WRITTEN REQUEST: Quote every line of the material beneath this one.

DATA LINES:

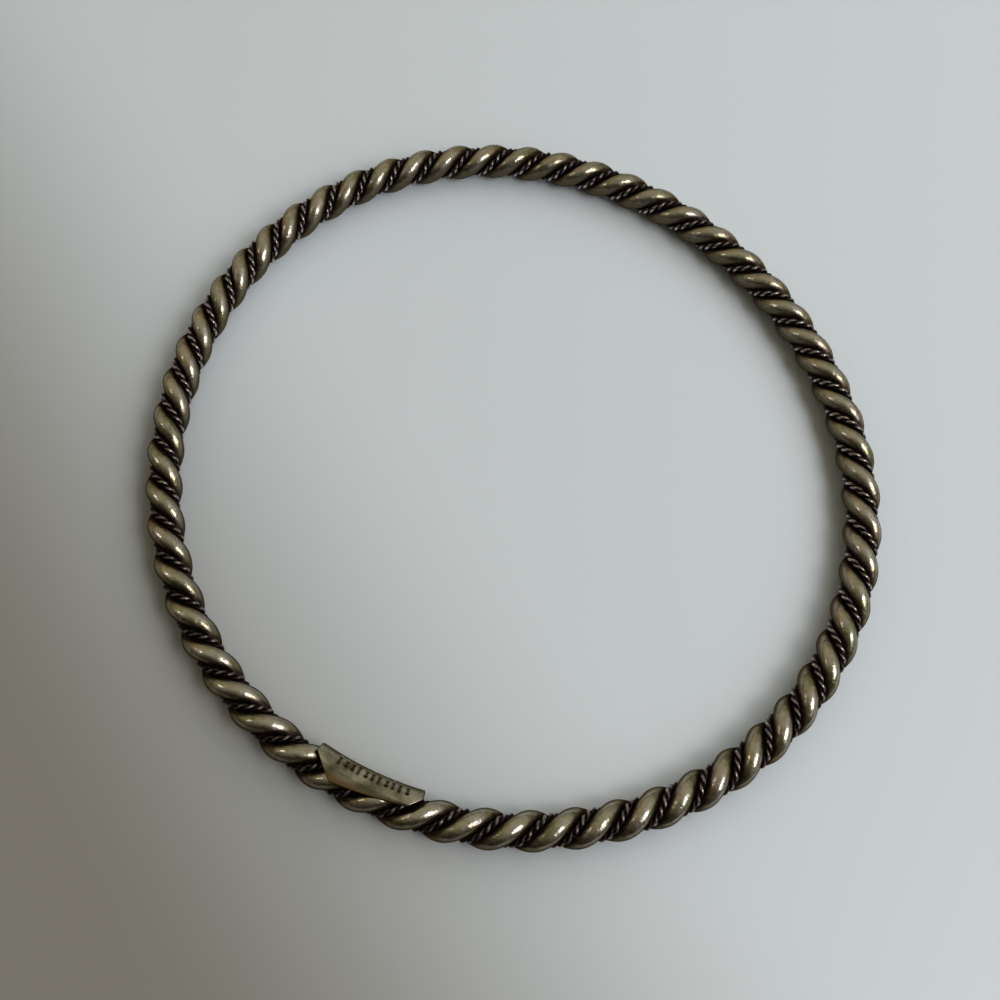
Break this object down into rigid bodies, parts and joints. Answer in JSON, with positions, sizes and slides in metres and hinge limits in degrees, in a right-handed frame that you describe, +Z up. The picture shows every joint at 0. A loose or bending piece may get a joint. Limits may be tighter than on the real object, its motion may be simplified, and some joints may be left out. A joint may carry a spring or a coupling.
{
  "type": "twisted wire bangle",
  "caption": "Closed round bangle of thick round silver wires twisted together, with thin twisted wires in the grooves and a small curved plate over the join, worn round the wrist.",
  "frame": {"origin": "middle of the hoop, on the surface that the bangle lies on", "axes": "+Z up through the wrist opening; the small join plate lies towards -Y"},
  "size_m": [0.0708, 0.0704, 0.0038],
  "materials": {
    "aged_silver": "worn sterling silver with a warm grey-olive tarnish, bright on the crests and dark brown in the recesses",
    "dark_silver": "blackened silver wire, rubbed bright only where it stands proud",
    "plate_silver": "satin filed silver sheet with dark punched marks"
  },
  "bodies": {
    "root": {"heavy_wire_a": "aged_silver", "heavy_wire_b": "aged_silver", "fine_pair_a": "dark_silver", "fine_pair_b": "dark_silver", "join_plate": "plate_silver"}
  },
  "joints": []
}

WORKED SOLUTION:
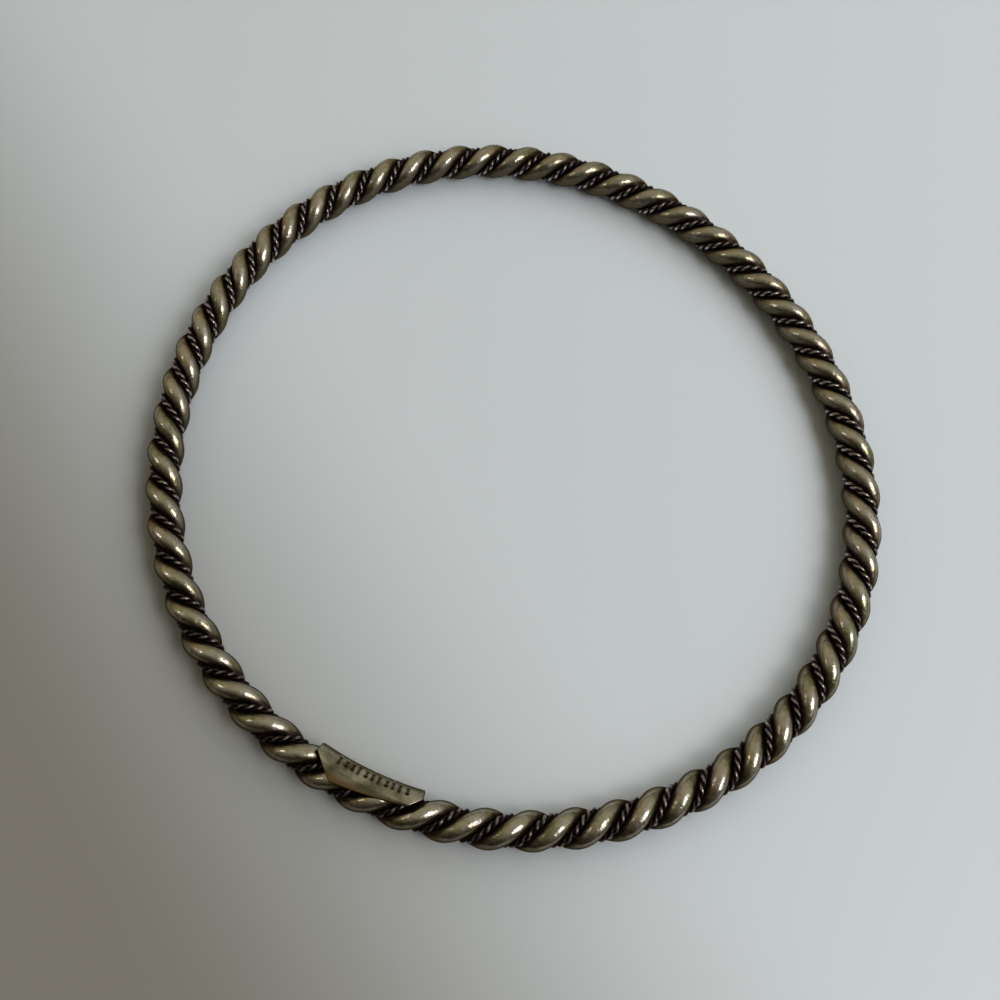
Break this object down into rigid bodies, parts and joints. Answer in JSON, with positions, sizes and slides in metres and hinge limits in degrees, in a right-handed frame that you describe, +Z up. The picture shows every joint at 0. A loose or bending piece may get a joint. Limits may be tighter than on the real object, its motion may be simplified, and some joints may be left out. A joint may carry a spring or a coupling.
{
  "type": "twisted wire bangle",
  "caption": "Closed round bangle of thick round silver wires twisted together, with thin twisted wires in the grooves and a small curved plate over the join, worn round the wrist.",
  "frame": {"origin": "middle of the hoop, on the surface that the bangle lies on", "axes": "+Z up through the wrist opening; the small join plate lies towards -Y"},
  "size_m": [0.0708, 0.0704, 0.0038],
  "materials": {
    "aged_silver": "worn sterling silver with a warm grey-olive tarnish, bright on the crests and dark brown in the recesses",
    "dark_silver": "blackened silver wire, rubbed bright only where it stands proud",
    "plate_silver": "satin filed silver sheet with dark punched marks"
  },
  "bodies": {
    "root": {"heavy_wire_a": "aged_silver", "heavy_wire_b": "aged_silver", "fine_pair_a": "dark_silver", "fine_pair_b": "dark_silver", "join_plate": "plate_silver"}
  },
  "joints": []
}